Review: THE DAMNED (2014)

An archive review from The Gingold Files.

By Michael Gingold · August 29, 2019, 6:55 PM EDT
Damned '14
THE DAMNED (2014)

Editor's Note: This was originally published for FANGORIA on August 29, 2014, and we're proud to share it as part of The Gingold Files.


Why would an inn located in the deepest, remote wilds of Colombia have the very American-Southwest name of Gallows Hill? Perhaps that concern led the film initially known as Gallows Hill to be retitled The Damned, or maybe that generic new moniker was chosen to reflect the familiarity of the movie itself, a smattering of creatively creepy moments notwithstanding.

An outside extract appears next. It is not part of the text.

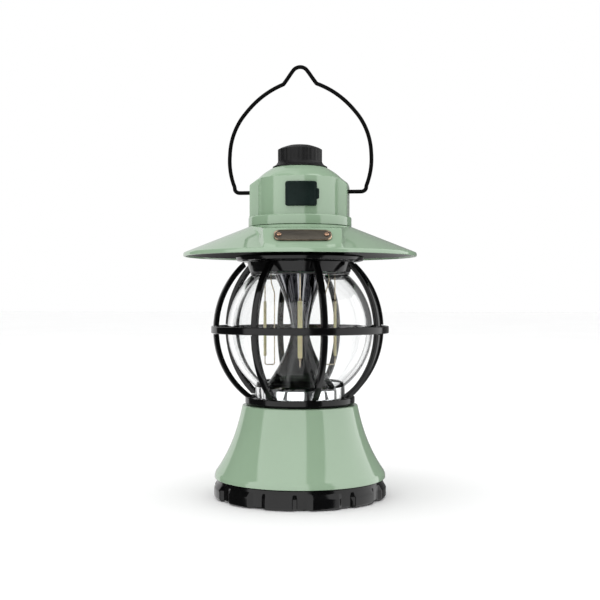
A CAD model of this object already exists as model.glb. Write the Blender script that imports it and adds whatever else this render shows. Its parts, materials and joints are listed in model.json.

The Damned is the fifth feature by former FX artist Victor Garcia since he broke out as a director with the short El Ciclo, but only the second that’s not a sequel. Certainly, the material is a step up from Return to House on Haunted Hill and Hellraiser: Revelations, even if the twists in its story mostly serve to shift its orientation from one genre convention to another. The opening scenes introduce us to a family in the midst of dysfunction: David Reynolds (Peter Facinelli) has traveled all the way to South America with fiancée Lauren (Sophia Myles) to retrieve his teen daughter Jill (Nathalia Ramos) for their wedding. David’s been on the outs with Jill ever since the death of her mother, and has been hanging with mom’s sister, local reporter Gina (Carolina Guerra)—and, to David’s consternation, has been making time with Gina’s hunky assistant Ramón (Sebastian Martínez).

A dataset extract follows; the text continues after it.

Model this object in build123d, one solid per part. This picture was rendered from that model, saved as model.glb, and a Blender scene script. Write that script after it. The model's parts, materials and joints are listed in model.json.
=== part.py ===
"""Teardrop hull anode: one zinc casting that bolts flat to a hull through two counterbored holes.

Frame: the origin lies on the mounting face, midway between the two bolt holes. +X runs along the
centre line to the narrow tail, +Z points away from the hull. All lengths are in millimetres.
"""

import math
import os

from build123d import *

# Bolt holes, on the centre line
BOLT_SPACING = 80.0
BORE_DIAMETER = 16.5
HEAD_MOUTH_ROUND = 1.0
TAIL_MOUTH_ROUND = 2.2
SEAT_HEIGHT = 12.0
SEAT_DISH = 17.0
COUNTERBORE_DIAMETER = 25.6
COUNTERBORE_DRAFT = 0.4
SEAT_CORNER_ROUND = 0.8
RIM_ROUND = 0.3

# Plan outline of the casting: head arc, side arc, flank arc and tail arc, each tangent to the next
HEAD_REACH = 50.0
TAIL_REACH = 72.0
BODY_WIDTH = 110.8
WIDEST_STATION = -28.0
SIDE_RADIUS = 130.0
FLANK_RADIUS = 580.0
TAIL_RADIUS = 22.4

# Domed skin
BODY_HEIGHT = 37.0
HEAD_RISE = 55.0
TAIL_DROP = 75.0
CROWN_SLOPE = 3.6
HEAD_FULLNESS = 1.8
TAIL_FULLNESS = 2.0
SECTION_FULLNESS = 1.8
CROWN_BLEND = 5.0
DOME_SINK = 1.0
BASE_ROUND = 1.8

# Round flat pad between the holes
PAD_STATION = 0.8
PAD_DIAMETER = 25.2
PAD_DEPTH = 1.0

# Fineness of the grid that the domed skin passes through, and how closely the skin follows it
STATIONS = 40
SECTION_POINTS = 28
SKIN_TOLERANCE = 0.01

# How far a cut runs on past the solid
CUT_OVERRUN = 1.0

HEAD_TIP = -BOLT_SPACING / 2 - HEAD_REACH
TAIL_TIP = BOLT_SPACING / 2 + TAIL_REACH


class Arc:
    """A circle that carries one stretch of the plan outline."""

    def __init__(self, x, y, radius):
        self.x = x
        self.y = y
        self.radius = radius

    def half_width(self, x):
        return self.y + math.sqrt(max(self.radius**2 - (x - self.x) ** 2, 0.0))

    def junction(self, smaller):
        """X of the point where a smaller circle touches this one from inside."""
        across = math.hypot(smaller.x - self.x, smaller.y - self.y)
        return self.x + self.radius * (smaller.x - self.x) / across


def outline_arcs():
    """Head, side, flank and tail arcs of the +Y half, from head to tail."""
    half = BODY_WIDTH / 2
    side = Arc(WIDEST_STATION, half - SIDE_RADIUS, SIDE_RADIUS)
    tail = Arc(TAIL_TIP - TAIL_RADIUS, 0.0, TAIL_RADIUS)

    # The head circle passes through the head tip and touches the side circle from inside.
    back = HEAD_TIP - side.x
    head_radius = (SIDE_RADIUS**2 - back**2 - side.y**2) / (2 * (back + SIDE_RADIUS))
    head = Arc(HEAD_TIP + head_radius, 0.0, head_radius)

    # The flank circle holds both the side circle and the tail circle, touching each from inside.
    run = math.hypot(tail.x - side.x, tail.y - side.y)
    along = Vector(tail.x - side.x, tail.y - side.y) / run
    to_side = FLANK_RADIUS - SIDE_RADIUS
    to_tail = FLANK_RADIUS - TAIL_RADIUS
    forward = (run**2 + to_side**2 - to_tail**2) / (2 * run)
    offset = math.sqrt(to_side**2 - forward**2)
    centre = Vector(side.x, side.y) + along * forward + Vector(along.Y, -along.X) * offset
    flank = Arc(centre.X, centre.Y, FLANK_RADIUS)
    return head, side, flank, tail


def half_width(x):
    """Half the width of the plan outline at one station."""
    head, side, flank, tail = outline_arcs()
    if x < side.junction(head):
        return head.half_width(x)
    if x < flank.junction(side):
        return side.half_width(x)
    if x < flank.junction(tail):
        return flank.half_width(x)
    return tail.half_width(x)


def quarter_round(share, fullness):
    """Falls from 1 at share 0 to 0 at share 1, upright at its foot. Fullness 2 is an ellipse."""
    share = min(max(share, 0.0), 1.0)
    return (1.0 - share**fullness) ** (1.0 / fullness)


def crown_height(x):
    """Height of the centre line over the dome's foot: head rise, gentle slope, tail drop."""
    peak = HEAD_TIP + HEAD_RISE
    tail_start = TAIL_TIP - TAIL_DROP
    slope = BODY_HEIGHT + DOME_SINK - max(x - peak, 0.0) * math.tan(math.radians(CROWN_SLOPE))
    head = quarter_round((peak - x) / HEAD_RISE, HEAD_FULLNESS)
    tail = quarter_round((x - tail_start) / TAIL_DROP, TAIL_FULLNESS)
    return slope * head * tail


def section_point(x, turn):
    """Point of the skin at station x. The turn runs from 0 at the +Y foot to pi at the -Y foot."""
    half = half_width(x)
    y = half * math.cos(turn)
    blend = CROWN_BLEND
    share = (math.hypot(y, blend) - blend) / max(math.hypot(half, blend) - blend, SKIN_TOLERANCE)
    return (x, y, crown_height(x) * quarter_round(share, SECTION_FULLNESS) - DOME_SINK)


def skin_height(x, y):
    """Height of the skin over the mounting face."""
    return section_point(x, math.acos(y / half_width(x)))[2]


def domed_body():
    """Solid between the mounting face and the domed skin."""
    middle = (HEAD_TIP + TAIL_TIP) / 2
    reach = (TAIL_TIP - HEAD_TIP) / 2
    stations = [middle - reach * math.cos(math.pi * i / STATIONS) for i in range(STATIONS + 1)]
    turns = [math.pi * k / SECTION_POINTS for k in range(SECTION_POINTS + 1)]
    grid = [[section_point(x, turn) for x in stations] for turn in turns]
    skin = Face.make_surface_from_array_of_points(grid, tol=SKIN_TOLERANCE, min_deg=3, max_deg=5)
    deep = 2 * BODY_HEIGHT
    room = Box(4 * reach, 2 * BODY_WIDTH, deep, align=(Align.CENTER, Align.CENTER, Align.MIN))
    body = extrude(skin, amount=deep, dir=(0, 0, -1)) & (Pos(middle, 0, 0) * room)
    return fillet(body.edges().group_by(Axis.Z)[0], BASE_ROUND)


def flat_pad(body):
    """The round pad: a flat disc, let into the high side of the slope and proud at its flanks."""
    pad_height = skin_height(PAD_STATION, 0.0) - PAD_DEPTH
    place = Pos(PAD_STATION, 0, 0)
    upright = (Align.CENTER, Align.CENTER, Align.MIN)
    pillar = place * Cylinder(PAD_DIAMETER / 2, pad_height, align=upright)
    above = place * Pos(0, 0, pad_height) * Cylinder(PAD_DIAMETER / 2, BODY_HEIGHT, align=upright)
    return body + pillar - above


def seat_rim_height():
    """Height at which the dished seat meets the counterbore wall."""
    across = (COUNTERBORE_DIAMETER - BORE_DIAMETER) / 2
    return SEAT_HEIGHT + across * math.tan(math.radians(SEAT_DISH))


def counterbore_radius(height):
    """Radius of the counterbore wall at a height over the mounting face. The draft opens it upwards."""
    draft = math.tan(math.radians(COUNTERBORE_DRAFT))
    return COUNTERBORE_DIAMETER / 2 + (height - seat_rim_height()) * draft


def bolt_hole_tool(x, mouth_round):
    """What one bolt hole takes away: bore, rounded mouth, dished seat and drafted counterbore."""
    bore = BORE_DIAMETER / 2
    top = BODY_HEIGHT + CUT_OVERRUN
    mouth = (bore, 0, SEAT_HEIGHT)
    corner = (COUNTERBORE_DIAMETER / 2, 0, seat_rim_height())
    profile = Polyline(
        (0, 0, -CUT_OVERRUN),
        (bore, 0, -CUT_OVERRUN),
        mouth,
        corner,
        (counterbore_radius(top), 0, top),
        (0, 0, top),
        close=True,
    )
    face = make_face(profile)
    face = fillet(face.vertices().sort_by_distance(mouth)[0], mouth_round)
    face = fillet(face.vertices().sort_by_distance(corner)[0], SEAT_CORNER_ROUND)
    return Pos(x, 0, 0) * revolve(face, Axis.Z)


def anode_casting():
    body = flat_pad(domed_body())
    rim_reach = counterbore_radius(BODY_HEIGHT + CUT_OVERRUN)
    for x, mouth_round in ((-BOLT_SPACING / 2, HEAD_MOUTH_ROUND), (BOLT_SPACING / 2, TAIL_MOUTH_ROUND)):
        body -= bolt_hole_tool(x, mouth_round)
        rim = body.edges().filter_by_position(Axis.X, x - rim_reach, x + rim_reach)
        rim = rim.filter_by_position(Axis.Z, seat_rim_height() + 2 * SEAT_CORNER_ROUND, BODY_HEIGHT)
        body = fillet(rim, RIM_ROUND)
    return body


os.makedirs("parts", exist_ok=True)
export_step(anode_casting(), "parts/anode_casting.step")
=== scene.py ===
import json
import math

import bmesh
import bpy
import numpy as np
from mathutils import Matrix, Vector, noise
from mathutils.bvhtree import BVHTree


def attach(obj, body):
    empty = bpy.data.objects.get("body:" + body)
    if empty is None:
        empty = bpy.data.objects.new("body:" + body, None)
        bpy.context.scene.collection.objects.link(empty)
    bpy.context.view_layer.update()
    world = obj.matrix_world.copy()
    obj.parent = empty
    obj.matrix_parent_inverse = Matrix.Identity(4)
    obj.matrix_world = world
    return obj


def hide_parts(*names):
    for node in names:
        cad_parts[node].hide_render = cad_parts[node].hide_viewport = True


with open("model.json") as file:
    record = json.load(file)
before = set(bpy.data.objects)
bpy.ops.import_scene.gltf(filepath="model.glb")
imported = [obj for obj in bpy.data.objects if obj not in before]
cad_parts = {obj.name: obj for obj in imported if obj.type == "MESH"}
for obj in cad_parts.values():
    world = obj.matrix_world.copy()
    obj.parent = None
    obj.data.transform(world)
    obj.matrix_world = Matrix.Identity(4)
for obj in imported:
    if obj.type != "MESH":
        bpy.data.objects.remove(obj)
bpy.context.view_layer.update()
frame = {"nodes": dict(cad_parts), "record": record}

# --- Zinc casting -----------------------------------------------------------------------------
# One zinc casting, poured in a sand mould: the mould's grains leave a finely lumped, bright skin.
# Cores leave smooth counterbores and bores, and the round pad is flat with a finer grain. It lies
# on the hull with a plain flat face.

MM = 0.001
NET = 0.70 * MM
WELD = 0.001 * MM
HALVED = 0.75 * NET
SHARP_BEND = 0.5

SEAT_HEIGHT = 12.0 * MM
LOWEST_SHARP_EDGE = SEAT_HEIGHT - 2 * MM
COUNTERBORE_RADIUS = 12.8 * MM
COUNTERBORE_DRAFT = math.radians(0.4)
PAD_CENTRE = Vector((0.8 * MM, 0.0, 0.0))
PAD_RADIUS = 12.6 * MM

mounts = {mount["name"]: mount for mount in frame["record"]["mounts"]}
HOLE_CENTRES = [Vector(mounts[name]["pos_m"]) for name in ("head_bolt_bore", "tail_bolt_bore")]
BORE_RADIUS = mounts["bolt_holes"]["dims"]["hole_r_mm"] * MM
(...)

There’s more than enough tension to fill the SUV the group piles into to fetch Jill’s passport, even before a torrential storm and a series of bad decisions contrive to strand them in the middle of the rainforest. They make their way to that isolated inn, which is abandoned save for a suspicious old man named Felipe (Gustavo Angarita). Soon they discover the reason he doesn’t seem happy to have them there: A little girl, Ana Maria (Julieta Salazar), is locked up in a basement room, and Felipe reacts violently to their attempts to free her.

You don’t have to be a genre completist to figure out that there’s a very good reason Ana Maria has been imprisoned, and that it’ll be bad news for these well-meaning folks when they free her from captivity. Nor is it much of a surprise when those interfamilial issues among the Reynoldses are exploited by the evil they’ve unleashed. Screenwriter Richard D’Ovidio, whose past credits include the supernatural gorefest Thir13en Ghosts and the tense real-world thriller The Call, makes an admirable stab at infusing personal drama with deadly occult intervention, though the endgame he’s come up with for The Damned’s vengeful spirit leads him to write himself into a corner by about the hour mark, with her rules and motivations subsequently changing as need be to keep the central family in danger.

Garcia, shooting on appropriately threatening locations and sets, creates atmosphere that’s eerie in an undistinguished way—muted colors, odd tones on the soundtrack—though at least it doesn’t assault the viewer with the fast cutting and visual distortion one sees in many paranormal flicks these days. In that context, The Damned is downright classical in certain ways, though the occasional gore and sexually charged moments mark it as very much a movie of its time. Once in a while, Garcia lands an image or jump-scare that connects, and a couple of late-coming story turns pack the intended chill. There just aren’t enough of them to break The Damned fully away from the pack of horror films about not-necessarily-completely-innocent people stumbling into situations that put them at the mercy of dark forces.